Yeah, exactly. We finish around lunch time and, after that we have one to one meetings. We’ve already done one event in Kampala, and the last meeting finished after seven o’clock in the night.
Is there a round three? Another chance?
We don’t have a round three. What the donors are doing is to try to stimulate the sector. They gave TMEA money to run LIFT as a challenge fund and then we also tried to run LIFT in two rounds, one, to see what the market was, who applied, and round two to see what we have learned from round one and what we can do better to increase the competitiveness of companies in EAC.
What lessons or challenges were drawn from round one?
Challenges faced in round one include candidates with insufficient capital resources to successfully implement projects; long timelines to get projects to completion; and resistance from applicants to sharing data.
What is your advice to Rwandans seeing that no Rwandan company has successfully applied before?
Have courage. Apply. The thing about entrepreneurs is that they like to do things differently. They like to do things for the first time.

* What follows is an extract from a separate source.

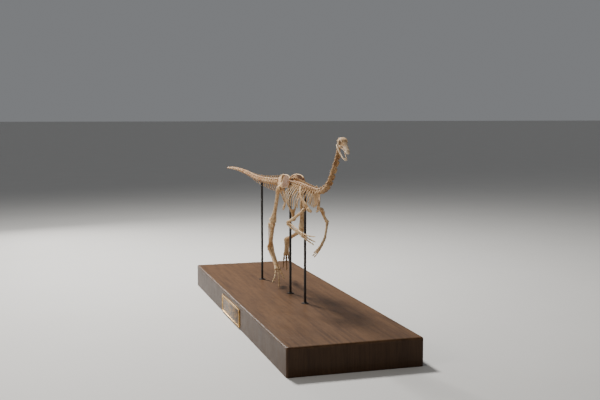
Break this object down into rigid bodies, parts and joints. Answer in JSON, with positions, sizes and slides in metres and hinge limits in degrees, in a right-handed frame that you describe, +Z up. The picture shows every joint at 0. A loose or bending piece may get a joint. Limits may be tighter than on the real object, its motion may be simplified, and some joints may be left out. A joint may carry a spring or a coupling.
{
  "type": "mounted ornithomimid dinosaur skeleton",
  "caption": "Life-size mounted skeleton of an ostrich-like dinosaur in a running pose, held by upright rods on a wooden board with a bare brass plate.",
  "frame": {"origin": "middle of the board's underside, on the floor", "axes": "+X the way the animal faces, along the board; +Y the animal's left; +Z up"},
  "size_m": [4.42, 1.3103, 2.0731],
  "materials": {
    "bone": "aged cream to tan bone, dull, as cast in resin",
    "bone_skull": "paler aged bone, dull, as cast in resin",
    "walnut": "dark walnut, satin, grain along the length",
    "black_steel": "black steel, satin",
    "brass": "polished brass"
  },
  "bodies": {
    "root": {"board": "walnut", "femur_left": "bone", "femur_right": "bone", "fibula_left": "bone", "fibula_right": "bone", "finger_first_left": "bone", "finger_first_right": "bone", "finger_second_left": "bone", "finger_second_right": "bone", "finger_third_left": "bone", "finger_third_right": "bone", "flange_chest": "black_steel", "flange_hip": "black_steel", "flange_tail": "black_steel", "humerus_left": "bone", "humerus_right": "bone", "ischium": "bone", "jaw": "bone_skull", "metacarpus_left": "bone", "metacarpus_right": "bone", "metatarsus_left": "bone", "metatarsus_right": "bone", "neck_lower": "bone", "neck_upper": "bone", "pelvis": "bone", "plaque": "brass", "pubis": "bone", "radius_left": "bone", "radius_right": "bone", "rib_cage_left": "bone", "rib_cage_right": "bone", "rod_chest": "black_steel", "rod_hip": "black_steel", "rod_tail": "black_steel", "scapula_left": "bone", "scapula_right": "bone", "skull": "bone_skull", "tail_middle": "bone", "tail_root": "bone", "tail_tip": "bone", "tibia_left": "bone", "tibia_right": "bone", "toe_inner_left": "bone", "toe_inner_right": "bone", "toe_middle_left": "bone", "toe_middle_right": "bone", "toe_outer_left": "bone", "toe_outer_right": "bone", "ulna_left": "bone", "ulna_right": "bone"}
  },
  "joints": []
}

They are the people who are usually the most innovative, and these are the people that need to come forward with some confidence.
There are companies that are doing well at the moment but the market changes and they have to think about how they are going to guarantee their competitive edge in six months’ time, in a year or three years, when the competition comes in. so, this is a fantastic funding support mechanism for entrepreneurs. So, have courage, and apply.